Instructions to follow
Going from the top of the data below, give again each line through the one containing "return [Wire(self, socket)", both ends kept.

[Modeling code records]

------------------------------------

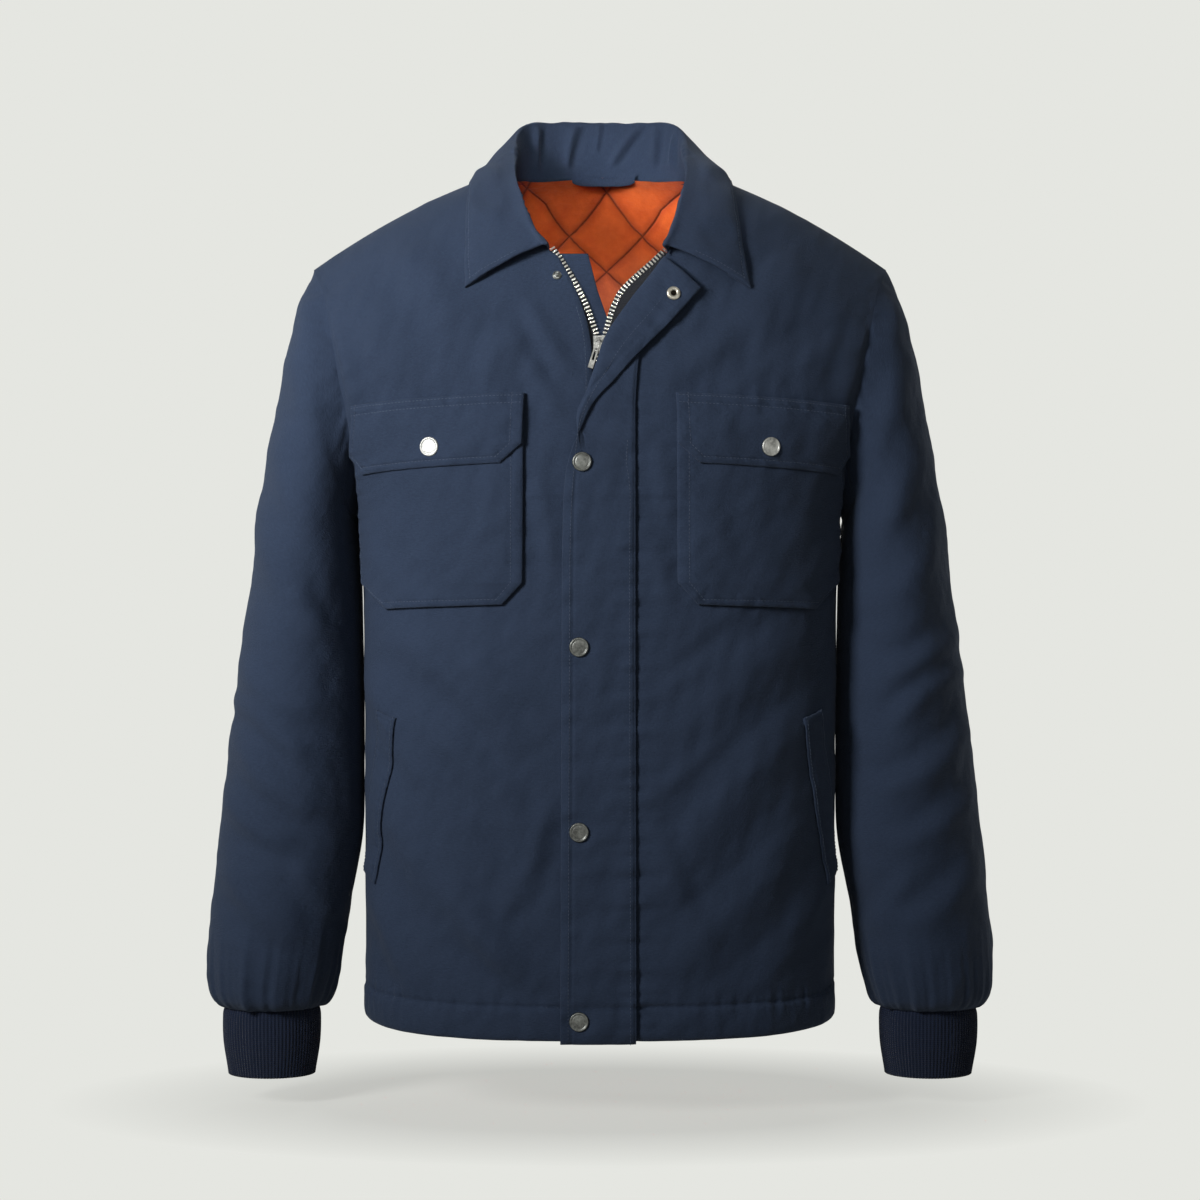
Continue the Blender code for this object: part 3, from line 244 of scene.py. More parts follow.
class Finish:
    """One material and the few ways its nodes are added."""

    def __init__(self, name, **constants):
        self.material = bpy.data.materials.new(name)
        self.material.use_nodes = True
        self.tree = self.material.node_tree
        self.shader = self.tree.nodes["Principled BSDF"]
        for socket, value in constants.items():
            self.shader.inputs[socket.replace("_", " ")].default_value = value

    def node(self, kind, settings=(), values=()):
        return [Wire(self, socket) for socket in add_node(self.tree, kind, settings, values)]

    def feed(self, **wires):
        """Links wires to the shader's sockets."""
        for name, wire in wires.items():
            self.tree.links.new(wire.socket, self.shader.inputs[name.replace("_", " ")])
        return self.material

    def place(self):
        """Object coordinates."""
        return self.node("ShaderNodeTexCoord")[3]

    def weave(self):
        """The piece's own cloth coordinates, in metres across and along the cloth."""
        return self.split(self.node("ShaderNodeUVMap", {"uv_map": "weave"})[0])[:2]

    def split(self, vector):
        return self.node("ShaderNodeSeparateXYZ", {}, {0: vector})

    def noise(self, vector, scale, detail=2.0, rough=0.5):
        return self.node("ShaderNodeTexNoise", {}, {"Vector": vector, "Scale": scale, "Detail": detail,
                                                    "Roughness": rough})[0]

    def wave(self, coordinate, turns):
        """A sine wave of a coordinate, between -1 and 1."""
        return self.node("ShaderNodeMath", {"operation": "SINE"}, {0: coordinate * (2 * math.pi * turns)})[0]

    def range(self, value, low, high, to_low=0.0, to_high=1.0):
        return self.node("ShaderNodeMapRange", {"clamp": True},
                         {"Value": value, "From Min": low, "From Max": high,
                          "To Min": to_low, "To Max": to_high})[0]

    def mixed(self, factor, first, second):
        """Colour between two colours or colour wires."""
        values = {0: factor}
        for index, colour in ((6, first), (7, second)):
            values[index] = colour if isinstance(colour, Wire) else (*colour, 1.0)
        return self.node("ShaderNodeMix", {"data_type": "RGBA", "clamp_factor": True}, values)[2]

    def bumped(self, height, distance, strength=1.0):
        return self.node("ShaderNodeBump", {}, {"Height": height, "Distance": distance,
                                                "Strength": strength})[0]


def floor_finish():
    """Studio paper: as bright as the studio far off, and shaded by the jacket close to it."""
    paper = Finish("studio_paper", Roughness=1.0, Base_Color=(0.80, 0.808, 0.770, 1.0))
    paper.shader.inputs["Specular IOR Level"].default_value = 0.0
    x, y, _ = paper.split(paper.place())
    reach = (x * x + y * y * 2.5) ** 0.5
    glow = paper.node("ShaderNodeEmission", {}, {"Color": (*STUDIO, 1.0)})[0]
    factor = paper.range(reach, 0.24, 0.46, 0.34, 0.0)
    mix = paper.node("ShaderNodeMixShader", {}, {0: factor, 1: glow})
    mixer = mix[0].socket.node
    paper.tree.links.new(paper.shader.outputs[0], mixer.inputs[2])
    paper.tree.links.new(mixer.outputs[0], paper.tree.nodes["Material Output"].inputs["Surface"])
    return paper.material


def make_floor():
    mesh = bpy.data.meshes.new("floor")
    shape = bmesh.new()
    bmesh.ops.create_circle(shape, cap_ends=True, segments=96, radius=3.0)
    bmesh.ops.translate(shape, vec=(0, 0, FLOOR_Z), verts=shape.verts)
    shape.to_mesh(mesh)
    shape.free()
    floor = placed("floor", mesh)
    mesh.materials.append(floor_finish())
    floor.visible_diffuse = False


make_floor()


# ================================================================ the cloth's form
def steady(value, low=0.0, high=1.0):
    """Smooth step of a value from low to high."""
    t = np.clip((np.asarray(value, float) - low) / (high - low), 0.0, 1.0)
    return t * t * (3 - 2 * t)


def bell(distance, width):
    """1 on a line, fading to nothing about two widths away."""
    return np.exp(-(distance / width) ** 2)


def rounded(distance, reach):
    """A rounded edge: 0 on the edge itself, rising to 1 at this reach from it."""
    return 1 - (1 - np.clip(distance / reach, 0, 1)) ** 2


def spans(points, axis=0):
    """Distances between neighbouring points along an axis of a line or a net."""
    return np.linalg.norm(np.diff(points, axis=axis), axis=-1)


def running(lengths):
    """Lengths summed from the start, with the start itself."""
    return np.concatenate([[0.0], np.cumsum(lengths)])


def curve_through(table, share):
    """Points of a smooth curve through a table's rows, at shares of its length in rows."""
    table = np.asarray(table, float)
    place = np.clip(np.asarray(share, float), 0.0, 1.0) * (len(table) - 1)
    index = np.minimum(place.astype(int), len(table) - 2)
    t = (place - index).reshape(place.shape + (1,) * (table.ndim - 1))
    a, b, c, d = (table[np.clip(index + k, 0, len(table) - 1)] for k in (-1, 0, 1, 2))
    return 0.5 * (2 * b + (c - a) * t + (2 * a - 5 * b + 4 * c - d) * t * t
                  + (3 * b - a - 3 * c + d) * t ** 3)


def along(table, share):
    """Points of a polyline at shares of its length."""
    table = np.asarray(table, float)
    steps = spans(table)
    places = running(steps)
    wanted = np.clip(np.asarray(share, float), 0, 1) * places[-1]
    return np.stack([np.interp(wanted, places, table[:, i]) for i in range(table.shape[1])], axis=-1)


def flowing(table, share):
    """Points of a smooth curve through a table's rows, at shares of its real length."""
    fine = curve_through(table, np.linspace(0, 1, 40 * len(table)))
    return along(fine, share)


HEIGHTS = np.arange(-0.75, 0.0901, 0.001)
EASE = np.exp(-np.linspace(-2.2, 2.2, 25) ** 2)
SECTIONS = [np.convolve(np.pad(np.interp(HEIGHTS, BODY[:, 0], BODY[:, i]), 12, mode="edge"),
                        EASE / EASE.sum(), "valid") for i in (1, 2, 3)]


def section(z):
    """Half width, depth in front and depth behind at a height."""
    return [np.interp(z, HEIGHTS, values) for values in SECTIONS]


def shoulder_z(x):
    run = np.abs(x) - 0.08
    return 0.013 - 0.33 * run - 1.15 * run * run


def body_point(turn, z, face):
    """Point of the shell. turn runs from 0 at the centre to a quarter turn at the side, with the
    sign of x, and face is -1 for the front or 1 for the back."""
    width, front, behind = section(z)
    x = width * np.maximum(0.0, np.sin(np.abs(turn))) ** (2 / ROUND)
    depth = np.where(np.asarray(face) < 0, front, behind)
    rise = np.clip((shoulder_z(x) - z) / SHOULDER_TURN, 0.0, 1.0)
    y = depth * np.maximum(0.0, np.cos(turn)) ** (2 / ROUND) * np.sqrt(1 - (1 - rise) ** 2)
    return np.stack(np.broadcast_arrays(np.sign(turn) * x, face * y, z), axis=-1)


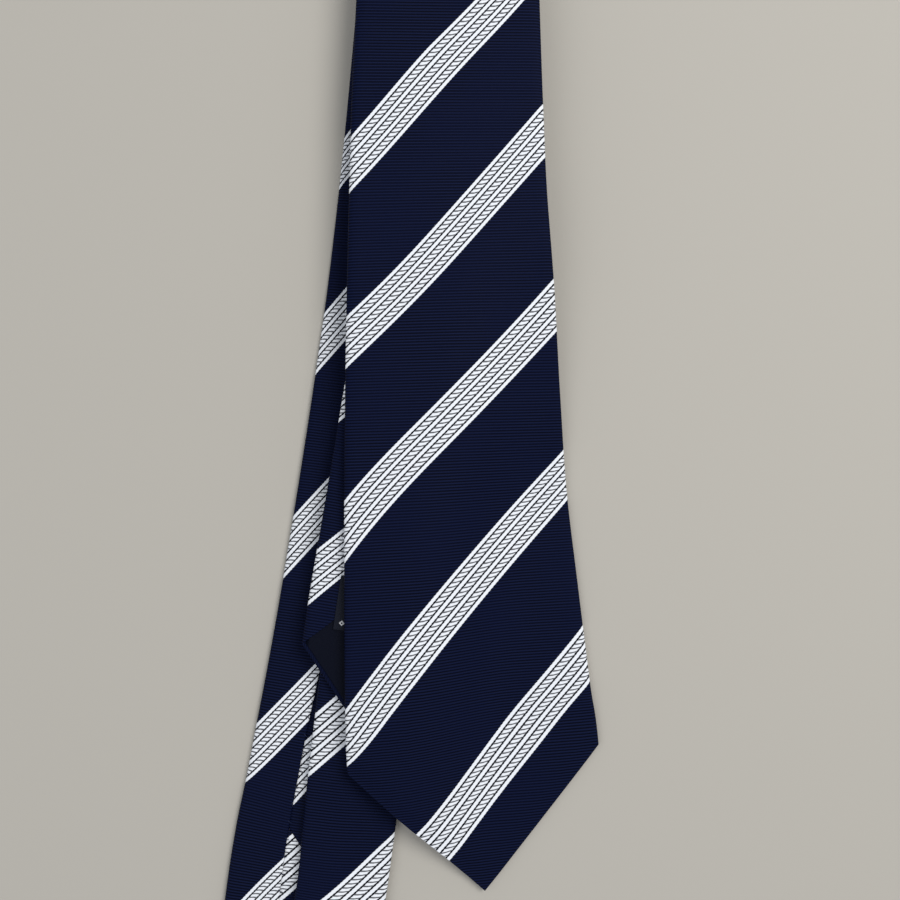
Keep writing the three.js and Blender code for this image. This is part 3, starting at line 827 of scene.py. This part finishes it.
# top fold
fold_o, fold_area = silk("top_fold_silk", top_fold, spaced(CUT_F - FL, CUT_N, 0.5),
                         lambda u, v: np.where(v < 0, phase_front(u, FL + v), phase_neckward(u, v)), SILK, seed=0.3)
keep(fold_o, None, "silk")
as_sheet(fold_o, fold_area, 0.125, 0.039, [])
# neck leg of the wide blade, neck panel, neck leg of the narrow blade
leg_silk("front_panel_neckward_silk", neck,
         spaced(CUT_N, A1, ROW) + between(join(362.0, J1, -0.12), A1, [1 - t for t in spaced(0.0, 1.0, 0.025)][1:]),
         phase_neckward, "neck", ["front_panel_neckward"], 0.125, 0.360, [], seed=0.6)
leg_silk("neck_panel_silk", neck,
         between(join(362.0, J1, 0.12), A2, spaced(0.0, 1.0, 0.025)[:-1]) + spaced(A2, N2, ROW)
         + spaced(N2, N3, 0.45)[1:] + spaced(N3, B1, ROW)[1:]
         + between(join(668.0, J2, -0.12), B1, [1 - t for t in spaced(0.0, 1.0, 0.025)][1:]),
         phase_neck, "neck", ["neck_panel"], 0.080, 0.345, ["front_panel_neckward_silk"], seed=1.1)
leg_silk("tail_panel_neckward_silk", neck,
         between(join(668.0, J2, 0.12), B2, spaced(0.0, 1.0, 0.025)[:-1]) + spaced(B2, CUT_M, ROW),
         phase_tail_neckward, "neck", ["tail_panel_neckward"], 0.075, 0.225, ["front_panel_neckward_silk"], seed=1.7)
# inner fold
in_o, in_area = silk("inner_fold_silk", inner_fold, spaced(CUT_T - TL, -3.4, 0.5) + spaced(-3.4, 3.4, 0.17)[1:] + spaced(3.4, NL - CUT_M, 0.5)[1:],
                     lambda u, v: phase_tail(u, TL + v), SILK, seed=0.9)
keep(in_o, None, "silk")
as_sheet(in_o, in_area, 0.072, 0.022, [])
# narrow blade
ends_t = pointed(TAIL_TIP, TAIL_CORNER_W)
leg_silk("tail_panel_silk", tail, between(ends_t, 62.0, near_end(30)) + spaced(62.0, CUT_T, ROW), phase_tail,
         "tail_blade", ["tail_panel"], 0.080, 0.275, ["tail_panel_neckward_silk", "neck_panel_silk"],
         tip=(TAIL_TIP, TAIL_CORNER_W), seed=2.2)

# interlining, inside the silk
felt_tail = plate(2.6, -0.34, 0.66)


def lining_piece(name, run, section, stations, material, slot_name, body, nodes, width, length, thick):
    o = block(name, run, section, stations, material)
    keep(o, body, slot_name, *nodes)
    as_sheet(o, area_of(o) / 2 / MM / MM * 1e-6, width, length, [])
    return o


tip_in = pointed(FRONT_TIP, FRONT_CORNER_W, 3.4)
lining_piece("front_interlining_felt", front, plate(3.0, -0.30, 0.30),
             between(tip_in, 30.0 + FRONT_TIP, spaced(0, 1, 0.1)[:-1]) + spaced(30.0 + FRONT_TIP, front_leg.length - 0.5, 6.0), FELT, "interlining",
             "front_blade", ["front_interlining"], 0.084, 0.335, 1.0)
lining_piece("neck_interlining_felt_a", neck, felt_tail, spaced(N1 + 0.5, N2 - 8.0, 5.0), FELT, "interlining", "neck",
             ["front_interlining_neckward"], 0.060, 0.420, 1.0)
lining_piece("neck_interlining_felt_b", neck, felt_tail,
             spaced(N2 - 7.4, N2, 1.0) + spaced(N2, N3, 0.6)[1:] + spaced(N3, N4 - 0.5, 5.0)[1:], FELT, "interlining", "neck",
             ["tail_interlining_neckward"], 0.036, 0.450, 1.0)
tip_in_t = pointed(TAIL_TIP, TAIL_CORNER_W, 3.0)
lining_piece("tail_interlining_felt", tail, plate(2.6, -0.30, 0.30),
             between(tip_in_t, 40.0, spaced(0, 1, 0.1)[:-1]) + spaced(40.0, tail_leg.length - 0.5, 5.0), FELT, "interlining",
             "tail_blade", ["tail_interlining"], 0.036, 0.275, 1.0)
# satin tipping
SH = (0.0, 0.12, 0.24, 0.36, 0.48, 0.6, 0.72, 0.84, 0.93)
lining_piece("front_tipping_satin", front, plate(1.5, -0.96, -0.74, SH),
             between(pointed(FRONT_TIP, FRONT_CORNER_W, 2.2), 112.0, near_end(36)) + [112.0], SATIN, "tipping",
             "front_blade", ["front_tipping"], 0.086, 0.110, 0.22)
lining_piece("tail_tipping_satin", tail, plate(1.4, -0.96, -0.74, SH),
             between(pointed(TAIL_TIP, TAIL_CORNER_W, 1.8), 60.0, near_end(24)) + [60.0], SATIN, "tipping",
             "tail_blade", ["tail_tipping"], 0.038, 0.060, 0.22)


# threads
def stitch_line(name, run, a, b, gap, body, node):
    paths = []
    for v in spaced(a, b, gap):
        us = np.linspace(-0.35, 1.15, 7)
        vs = v + np.linspace(-0.5, 0.5, 7)
        ns = -H + np.array([0.02, -0.22, -0.27, -0.24, -0.06, 0.28, 0.52])
        paths.append(run.place(vs, us, ns))
    o = threads(name, paths, 0.13, THREAD)
    return keep(o, body, "thread", node)


stitch_line("front_slip_stitch_thread", front, 97.0, CUT_F - 4, 6.0, "front_blade", "front_slip_stitch")
stitch_line("neck_slip_stitch_thread", neck, CUT_N + 4, CUT_M - 4, 6.0, "neck", "neck_slip_stitch")
stitch_line("tail_slip_stitch_thread", tail, 43.0, CUT_T - 4, 6.0, "tail_blade", "tail_slip_stitch")


def bar_tack(name, run, v, half_w, body, node):
    """Three long strands across the seam, bound with close turns."""
    paths = []
    for dv in (-0.28, 0.0, 0.28):
        us = np.linspace(-half_w, half_w, 15)
        ns = -H - 0.42 + 0.42 * np.abs(us / half_w) ** 6
        paths.append(run.place(np.full(15, v + dv), us, ns))
    for k in np.arange(-half_w + 0.6, half_w - 0.5, 0.34):
        f = np.linspace(-0.15 * math.pi, 1.15 * math.pi, 9)
        paths.append(run.place(v + 0.58 * np.cos(f), np.full(9, k) + np.linspace(-0.05, 0.05, 9), -H - 0.36 - 0.36 * np.sin(f)))
    o = threads(name, paths, 0.15, THREAD)
    return keep(o, body, "thread", node)


bar_tack("front_bar_tack_thread", front, 93.4, 3.4, "front_blade", "front_bar_tack")
bar_tack("tail_bar_tack_thread", tail, 42.2, 2.4, "tail_blade", "tail_bar_tack")


def soft_strip(name, run, half_w, low, high, a, b, gap, material, slot_name, body, node, arch=0.0, phase=None, cols=25):
    """A thin strip across the leg, its ends turned down to the cloth."""
    xs = np.linspace(-half_w, half_w, cols)
    lift = arch * (1 - np.abs(xs / half_w) ** 8)
    sec = [("c", x, low - l) for x, l in zip(xs, lift)] + [("c", x, high - l) for x, l in zip(xs[::-1], lift[::-1])]
    o = block(name, run, sec, spaced(a, b, gap), material, phase=phase)
    bev = o.modifiers.new("soft", "BEVEL")
    bev.width, bev.segments, bev.limit_method, bev.angle_limit = 0.09 * MM, 2, "ANGLE", math.radians(50)
    bpy.context.view_layer.objects.active = o
    bpy.ops.object.modifier_apply(modifier="soft")
    keep(o, body, slot_name, node)
    as_sheet(o, area_of(o) / 2, 2 * half_w / 1000 + 0.002, max(0.0102, (b - a) / 1000 + 0.001), [])
    return o


soft_strip("brand_label_satin", front, 24.0, -1.98, -1.76, 148.0, 163.0, 1.5,
           label_material("brand_label_weave", 24.0, 148.0, 15.0, 7.5, 4.4), "label", "front_blade", "brand_label")
soft_strip("care_label_satin", tail, 9.0, -1.86, -1.66, 27.0, 45.0, 1.5,
           label_material("care_label_weave", 9.0, 27.0, 18.0, 2.4, 3.2), "label", "tail_blade", "care_label")
soft_strip("keeper_loop_silk", front, 30.6, -1.98, -1.60, 192.0, 201.0, 0.75, SILK, "silk", "front_blade", "keeper_loop",
           arch=0.55, phase=lambda u, v: 0.98 * u + 0.9 * v - 160.0, cols=61)


def tack_row(name, run, u, a, b, gap, level, body, node, across=0.9):
    paths = []
    for v in spaced(a, b, gap):
        us = u + np.linspace(-across, across, 7)
        ns = level - np.array([-0.45, 0.02, 0.16, 0.18, 0.16, 0.02, -0.45])
        paths.append(run.place(np.full(7, v) + np.linspace(-0.15, 0.15, 7), us, ns))
    o = threads(name, paths, 0.13, THREAD)
    return keep(o, body, "thread", node)


tack_row("label_tack_left_thread", front, -23.3, 149.0, 162.0, 1.3, -1.98, "front_blade", "label_tack_left")
tack_row("label_tack_right_thread", front, 23.3, 149.0, 162.0, 1.3, -1.98, "front_blade", "label_tack_right")
tack_row("keeper_tack_left_thread", front, -29.7, 192.8, 200.2, 0.62, -2.02, "front_blade", "keeper_tack_left")
tack_row("keeper_tack_right_thread", front, 29.7, 192.8, 200.2, 0.62, -2.02, "front_blade", "keeper_tack_right")

# the two fold pieces have their transforms applied to their meshes
def at(x, y, z):
    return tuple((np.array([x, y, z]) + SHIFT) * MM)


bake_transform(fold_o)
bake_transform(in_o)

for o, area, width, length, rests in SHEETS:
    if area > 1.0 * width * length:
        length = area / width * 1.001
    area = max(area, 0.301 * width * length)

# ----------------------------------------------------- floor, light and camera
floor_me = bpy.data.meshes.new("floor")
floor_me.from_pydata([(-4, -4, 0), (4, -4, 0), (4, 4, 0), (-4, 4, 0)], [], [(0, 1, 2, 3)])
floor = bpy.data.objects.new("floor", floor_me)
bpy.context.scene.collection.objects.link(floor)
floor_mat = bpy.data.materials.new("floor_plain")
floor_mat.use_nodes = True
floor_mat.node_tree.nodes["Principled BSDF"].inputs["Base Color"].default_value = (0.41, 0.388, 0.345, 1)
floor_mat.node_tree.nodes["Principled BSDF"].inputs["Roughness"].default_value = 0.75
floor_me.materials.append(floor_mat)


def area_light(name, place, aim, size, power, colour):
    data = bpy.data.lights.new(name, "AREA")
    data.shape, data.size, data.energy, data.color = "DISK", size, power, colour
    o = bpy.data.objects.new(name, data)
    o.location = place
    o.rotation_mode = "QUATERNION"
    o.rotation_quaternion = (Vector(aim) - Vector(place)).to_track_quat("-Z", "Y")
    bpy.context.scene.collection.objects.link(o)


area_light("key", (0.75, 0.55, 1.25), (0, 0, 0), 0.9, 17.0, (1.0, 0.985, 0.96))
area_light("fill", (-0.9, -0.4, 1.3), (0, 0, 0), 1.2, 5.0, (0.95, 0.97, 1.0))
world = bpy.data.worlds.new("studio")
world.use_nodes = True
world.node_tree.nodes["Background"].inputs[0].default_value = (0.92, 0.95, 1.0, 1)
world.node_tree.nodes["Background"].inputs[1].default_value = 0.55
bpy.context.scene.world = world
bpy.context.scene.view_settings.view_transform = "Standard"

cam = bpy.data.cameras.new("camera")
cam.sensor_width = 36.0
cam.lens = 36.0 * 965.0 / 900.0
cam.clip_start = 0.01
camera = bpy.data.objects.new("camera", cam)
camera.location = (0.01429, 0.02391, 0.334)
camera.rotation_euler = (0.0, 0.0, 0.0)
bpy.context.scene.collection.objects.link(camera)
bpy.context.scene.camera = camera

bpy.context.view_layer.update()
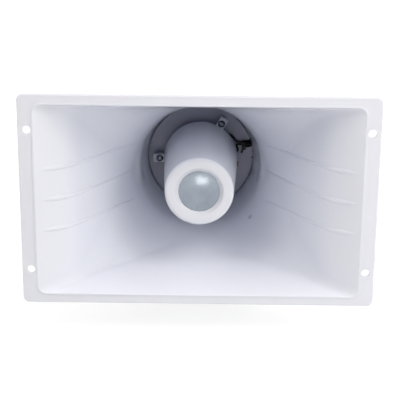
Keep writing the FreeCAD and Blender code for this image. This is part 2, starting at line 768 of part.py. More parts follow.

------------------------------------

Full solution
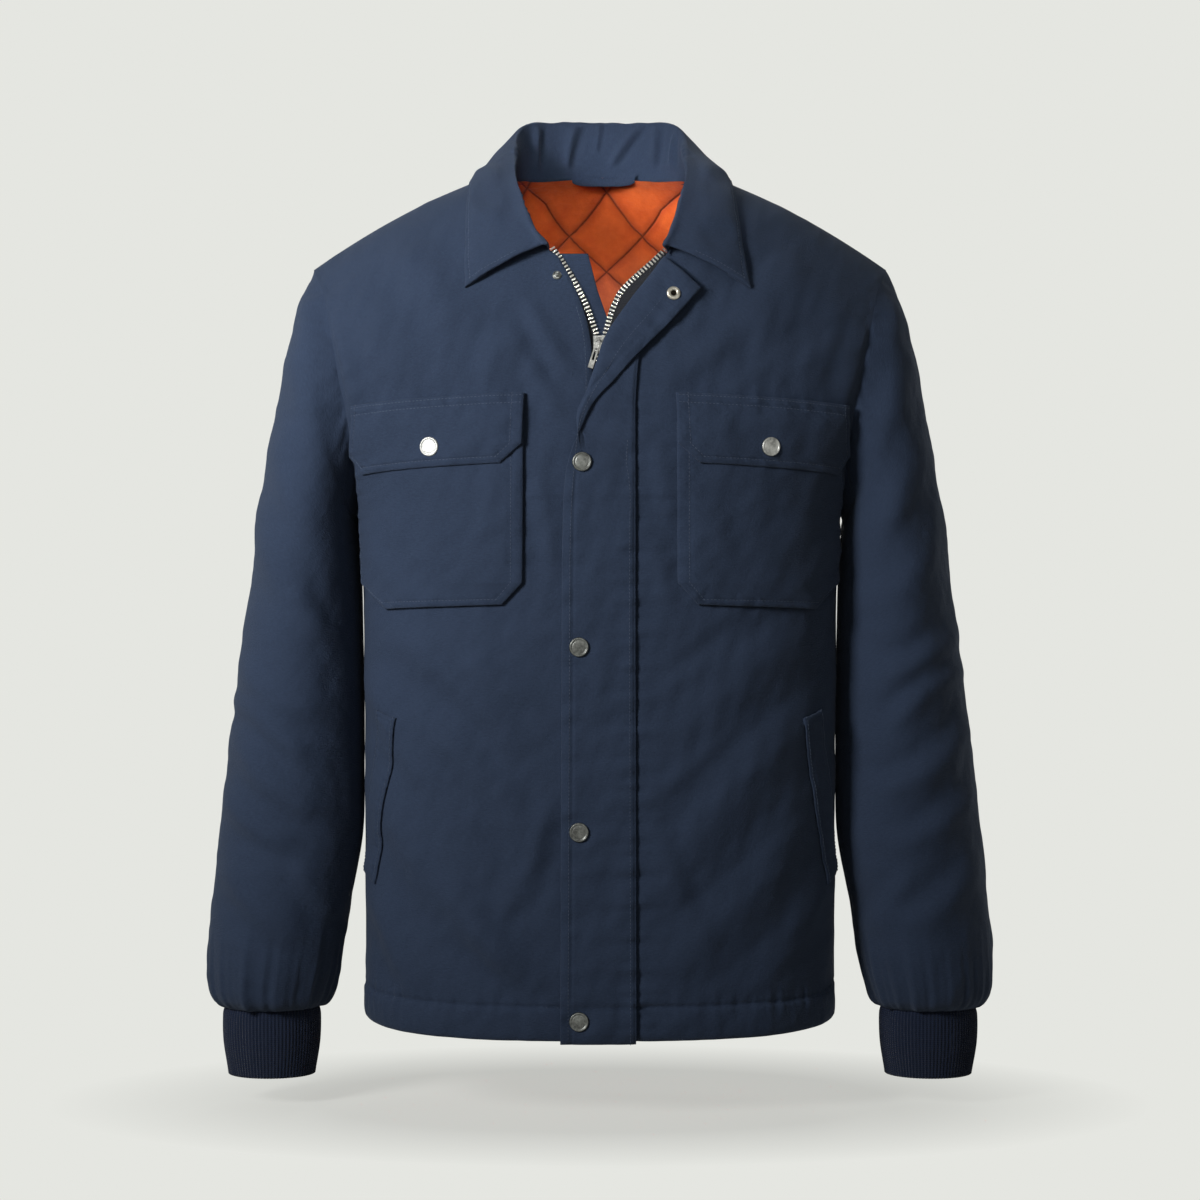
Continue the Blender code for this object: part 3, from line 244 of scene.py. More parts follow.
class Finish:
    """One material and the few ways its nodes are added."""

    def __init__(self, name, **constants):
        self.material = bpy.data.materials.new(name)
        self.material.use_nodes = True
        self.tree = self.material.node_tree
        self.shader = self.tree.nodes["Principled BSDF"]
        for socket, value in constants.items():
            self.shader.inputs[socket.replace("_", " ")].default_value = value

    def node(self, kind, settings=(), values=()):
        return [Wire(self, socket) for socket in add_node(self.tree, kind, settings, values)]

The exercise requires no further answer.